Preventive (prophylactic) surgery: Genetic tests can detect if you have an altered gene (a mutation) that raises your risk of medullary thyroid cancer or multiple endocrine neoplasias. If you have the defective gene, you may choose to have your thyroid gland removed as a preventive (prophylactic) procedure before cancer begins.
Potassium iodide: If you were exposed to radiation after a nuclear accident, taking potassium iodide within 24 hours of exposure can reduce your risk of developing thyroid cancer later on. The thyroid gland is prevented from receiving too much radioiodine by potassium iodide. As a result, the gland remains in good shape.


Screening
Tests and procedures used to screen for thyroid cancer include:


● Physical exam.
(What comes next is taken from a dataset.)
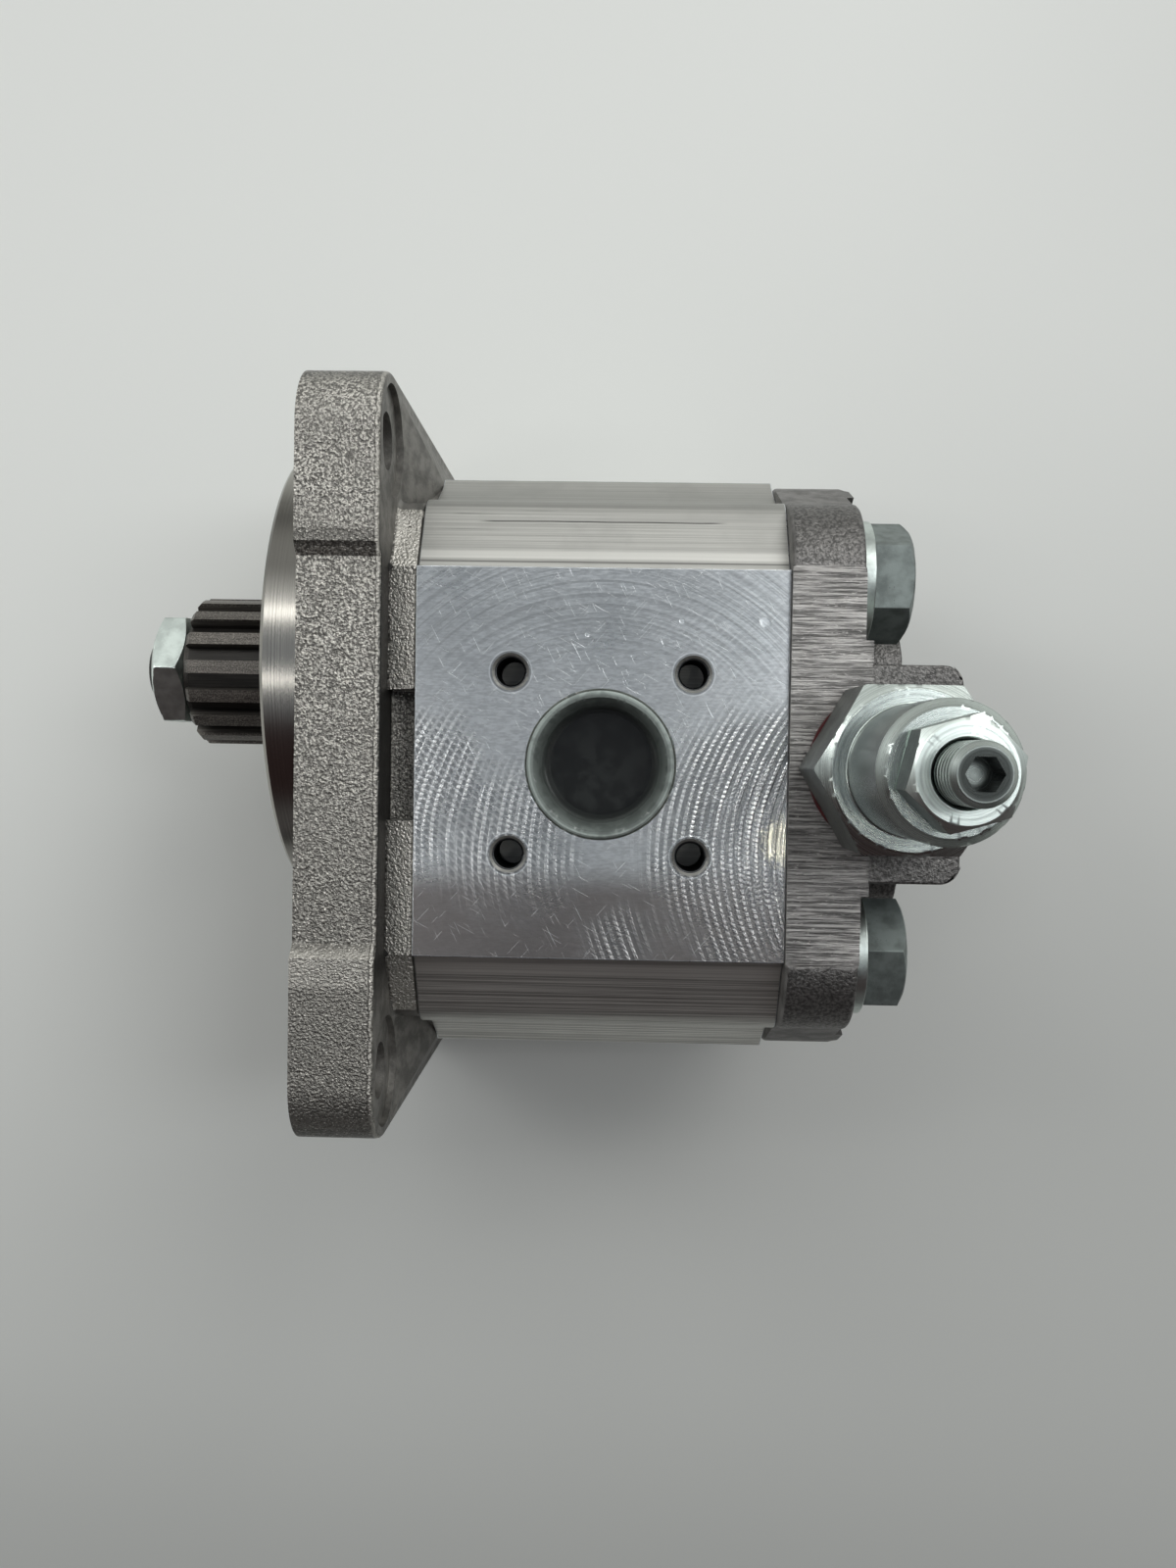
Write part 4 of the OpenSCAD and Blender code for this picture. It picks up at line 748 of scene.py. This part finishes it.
def mend_flats(obj):
    """Fills a flat face again where rounding its edges has folded some of its triangles over."""
    bm = bmesh.new()
    bm.from_mesh(obj.data)
    bmesh.ops.remove_doubles(bm, verts=bm.verts, dist=WELD)
    bmesh.ops.dissolve_degenerate(bm, edges=bm.edges, dist=WELD)
    bm.normal_update()
    seen = set()
    for start in list(bm.faces):
        if not start.is_valid or start in seen:
            continue
        patch = flat_patch(start)
        seen |= patch
        normal = sum((f.normal * f.calc_area() for f in patch), Vector()).normalized()
        if all(f.normal.dot(normal) > 0.0 for f in patch):
            continue
        finish = start.material_index
        corners = [list(f.verts) for f in patch]
        edges = {e for f in patch for e in f.edges}
        rim = [e for e in edges if any(f not in patch for f in e.link_faces)]
        bmesh.ops.delete(bm, geom=list(patch), context="FACES_ONLY")
        filled = bmesh.ops.triangle_fill(bm, use_beauty=True, edges=rim, normal=normal)
        made = [f for f in filled["geom"] if isinstance(f, bmesh.types.BMFace)]
        if any(len(e.link_faces) != 2 for e in rim):
            bmesh.ops.delete(bm, geom=made, context="FACES_ONLY")
            made = [bm.faces.new(loop) for loop in corners]
        else:
            loose = [e for e in edges if e.is_valid and not e.link_faces]
            bmesh.ops.delete(bm, geom=loose, context="EDGES")
        for face in made:
            face.normal_update()
            if face.normal.dot(normal) < 0.0:
                face.normal_flip()
            face.material_index = finish
            seen.add(face)
    loose = [e for e in bm.edges if not e.link_faces]
    bmesh.ops.delete(bm, geom=loose, context="EDGES")
    bm.to_mesh(obj.data)
    bm.free()


def finish_modifier(obj, modifier):
    """Applies a modifier."""
    only(obj)
    bpy.ops.object.modifier_apply(modifier=modifier.name)


def shade(obj, angle=32.0):
    """Smooth shading that keeps flat faces flat."""
    only(obj)
    bpy.ops.object.shade_smooth_by_angle(angle=math.radians(angle))
    modifier = obj.modifiers.new("flats", "WEIGHTED_NORMAL")
    modifier.keep_sharp = True
    finish_modifier(obj, modifier)


def wear_finishes(obj, *materials):
    """Adds finishes to an object, one slot each."""
    for material in materials:
        obj.data.materials.append(material)


def finish_where(obj, slot, test):
    """Gives a finish to the faces that pass a test on their middle, in mm, and normal."""
    for face in obj.data.polygons:
        if test(face.center / MM, face.normal):
            face.material_index = slot


def stand_for(obj, node):
    """The piece rides where its CAD node rides, and is shown in its place."""
    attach(obj, frame["nodes"][node]["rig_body"])
    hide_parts(node)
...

Your doctor will feel for physiological changes in your thyroid, such as nodules, by examining your neck. They might also ask about your risk factors, such as having had radiation exposure before or a family history of thyroid cancer.
● Blood tests. Blood tests assist to determine whether the thyroid gland is functioning normally.
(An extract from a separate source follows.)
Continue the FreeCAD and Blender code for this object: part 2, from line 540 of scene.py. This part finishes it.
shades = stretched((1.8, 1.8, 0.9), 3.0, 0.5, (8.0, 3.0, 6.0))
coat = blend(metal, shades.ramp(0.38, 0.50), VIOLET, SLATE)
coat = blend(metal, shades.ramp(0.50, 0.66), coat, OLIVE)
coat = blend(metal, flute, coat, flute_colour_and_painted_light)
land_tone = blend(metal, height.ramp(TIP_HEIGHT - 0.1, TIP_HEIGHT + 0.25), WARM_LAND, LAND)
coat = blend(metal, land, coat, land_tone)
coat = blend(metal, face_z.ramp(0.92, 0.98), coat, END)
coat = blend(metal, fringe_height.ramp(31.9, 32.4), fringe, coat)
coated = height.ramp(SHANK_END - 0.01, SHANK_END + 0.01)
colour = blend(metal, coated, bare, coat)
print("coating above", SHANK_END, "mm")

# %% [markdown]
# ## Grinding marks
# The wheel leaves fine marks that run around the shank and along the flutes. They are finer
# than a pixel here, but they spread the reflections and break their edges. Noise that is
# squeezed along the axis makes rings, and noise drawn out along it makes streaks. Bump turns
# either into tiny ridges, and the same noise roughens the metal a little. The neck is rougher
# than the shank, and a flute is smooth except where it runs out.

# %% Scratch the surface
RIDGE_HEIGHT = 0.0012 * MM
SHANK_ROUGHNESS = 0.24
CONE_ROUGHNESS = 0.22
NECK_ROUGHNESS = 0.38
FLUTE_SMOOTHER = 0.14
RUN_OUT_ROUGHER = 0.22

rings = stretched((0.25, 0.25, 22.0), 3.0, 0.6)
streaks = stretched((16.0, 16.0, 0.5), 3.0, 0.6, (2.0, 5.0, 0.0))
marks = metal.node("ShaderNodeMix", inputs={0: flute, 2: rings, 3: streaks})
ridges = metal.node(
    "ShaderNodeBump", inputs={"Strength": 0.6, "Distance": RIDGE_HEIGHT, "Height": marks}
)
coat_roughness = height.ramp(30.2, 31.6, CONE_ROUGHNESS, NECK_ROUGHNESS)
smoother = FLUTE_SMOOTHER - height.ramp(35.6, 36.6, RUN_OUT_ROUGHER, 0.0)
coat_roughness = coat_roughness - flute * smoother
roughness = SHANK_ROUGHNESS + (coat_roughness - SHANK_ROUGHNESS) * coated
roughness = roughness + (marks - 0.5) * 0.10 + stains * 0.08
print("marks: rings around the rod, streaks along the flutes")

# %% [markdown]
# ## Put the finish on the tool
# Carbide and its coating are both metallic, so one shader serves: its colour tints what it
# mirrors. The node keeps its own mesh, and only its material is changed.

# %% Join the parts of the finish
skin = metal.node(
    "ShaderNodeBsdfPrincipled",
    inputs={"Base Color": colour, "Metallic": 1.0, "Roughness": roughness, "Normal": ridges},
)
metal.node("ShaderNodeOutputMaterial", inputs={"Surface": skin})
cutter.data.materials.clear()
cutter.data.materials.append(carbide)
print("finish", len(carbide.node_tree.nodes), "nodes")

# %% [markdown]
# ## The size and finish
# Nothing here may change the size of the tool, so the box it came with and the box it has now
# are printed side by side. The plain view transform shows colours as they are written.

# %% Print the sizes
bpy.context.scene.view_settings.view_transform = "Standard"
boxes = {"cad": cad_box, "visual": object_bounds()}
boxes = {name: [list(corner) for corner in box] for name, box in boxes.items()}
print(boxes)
● Ultrasound imaging. Ultrasound creates images of body structures by using high-frequency sound waves. The ultrasound is put on your lower neck to create a picture of your thyroid. The look of your thyroid on ultrasound aids your doctor in determining whether a thyroid nodule is likely to be benign or has a chance of becoming cancerous.
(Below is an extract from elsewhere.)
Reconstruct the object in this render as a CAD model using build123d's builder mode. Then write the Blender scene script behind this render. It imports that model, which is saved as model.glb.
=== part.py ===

● Removing a sample of thyroid tissue. A fine-needle aspiration biopsy is a procedure in which a needle is inserted into your skin to extract samples of abnormal thyroid tissue. Ultrasound imaging is used to guide the needle into the lump with accuracy. In the lab, the sample is examined for cancer cells.
● Other imaging tests. To help your doctor determine if your cancer has spread beyond the thyroid, your doctor may order one or more imaging tests. Imaging exams include CT, MRI, and nuclear imaging, which uses a radioactive version of iodine.
● Genetic testing. Genetic alterations in certain patients with medullary thyroid carcinoma have been linked to other endocrine tumours. Based on your family history, your doctor may recommend genetic testing to look for genes that increase your cancer risk.


Early cancer detection often allows for more treatment options. Thyroid cancer can be detected early in many cases. In reality, most thyroid malignancies are now detected considerably earlier than previously and can be successfully treated. The treatments available today offer good outcomes, but you may require several treatments or a combination of treatments to have the best chance of avoiding a recurrence of cancer. Remember to tell your doctor(s) about any changes in your health. This will help them decide if you need any additional screening tests or treatment.